Quinze Luxembourgeoises content l’histoire de leurs grands-mères, vivantes au XXe siècle, entre 1880 et 1930.

Cette transmission, Sandie Lahure la ressent aussi. Sa grand-mère, Catherine Lahure-Schmitz, était l’aînée de huit enfants. Pour s’occuper de sa mère, elle a dû travailler très tôt. «Elle a aimé travailler et c’est ça que j’ai appris d’elle : de le faire avec une certaine joie, de ne jamais se plaindre et de faire sa vie tout simplement», dit Sandie, un sourire nostalgique accroché aux lèvres.

Elle décrit sa grand-mère comme une femme forte, qui osait dire son opinion, qui n’avait pas peur des autres et qui avait beaucoup d’énergie. «Elle m’a appris à être engagée à 100 % dans la vie.» Mais ce n’est que lorsqu’elle a commencé à écrire que Sandie s’est rendu compte de l’impact de sa grand-mère sur sa vie. «Je n’étais pas tout à fait consciente de l’emprise qu’elle avait sur moi… Elle m’a tellement marquée dans la vie, et ça, avant, je ne le savais pas.»

Réapprendre à les connaître

Écrire sur sa grand-mère a également été l’occasion de la redécouvrir.
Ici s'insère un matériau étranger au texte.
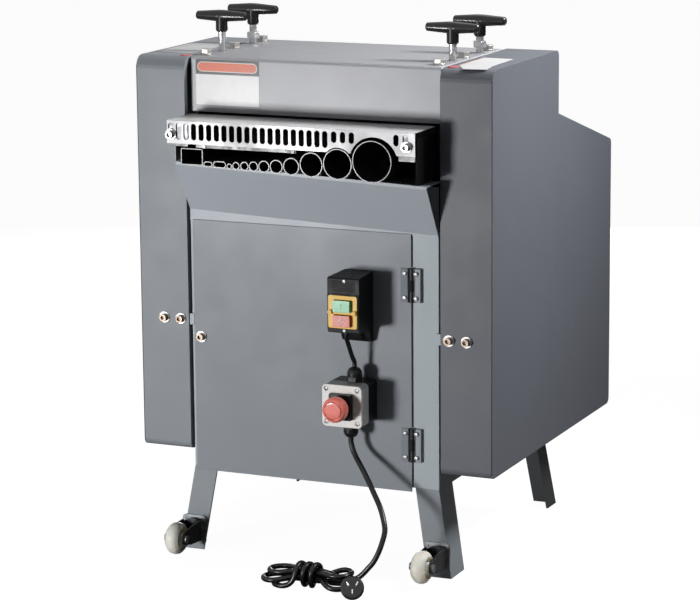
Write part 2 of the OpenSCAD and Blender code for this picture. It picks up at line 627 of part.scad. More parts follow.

Pour retracer sa vie, Sandie a beaucoup discuté avec sa tante. «Je ne savais pas grand-chose d’elle, j’avais surtout des souvenirs très personnels», avoue-t-elle. «Quand on parle aux autres femmes, elles, aussi, disent avoir réappris à connaître leur grand-mère !»

Christiane Kremer le confirme : «En m’intéressant à la vie de ma grand-mère, en discutant avec ma tante et mon oncle qui vivent encore, j’ai remarqué que je ne la connaissais pas comme elle était vraiment.» Elle avait toujours vu sa grand-mère, Anne Kremer-Feyder, comme une femme calme et gentille. Mais elle a découvert une femme énergique au caractère bien trempé lorsqu’il le fallait. «C’est important de rendre hommage à ces femmes», conclut Joëlle Letsch.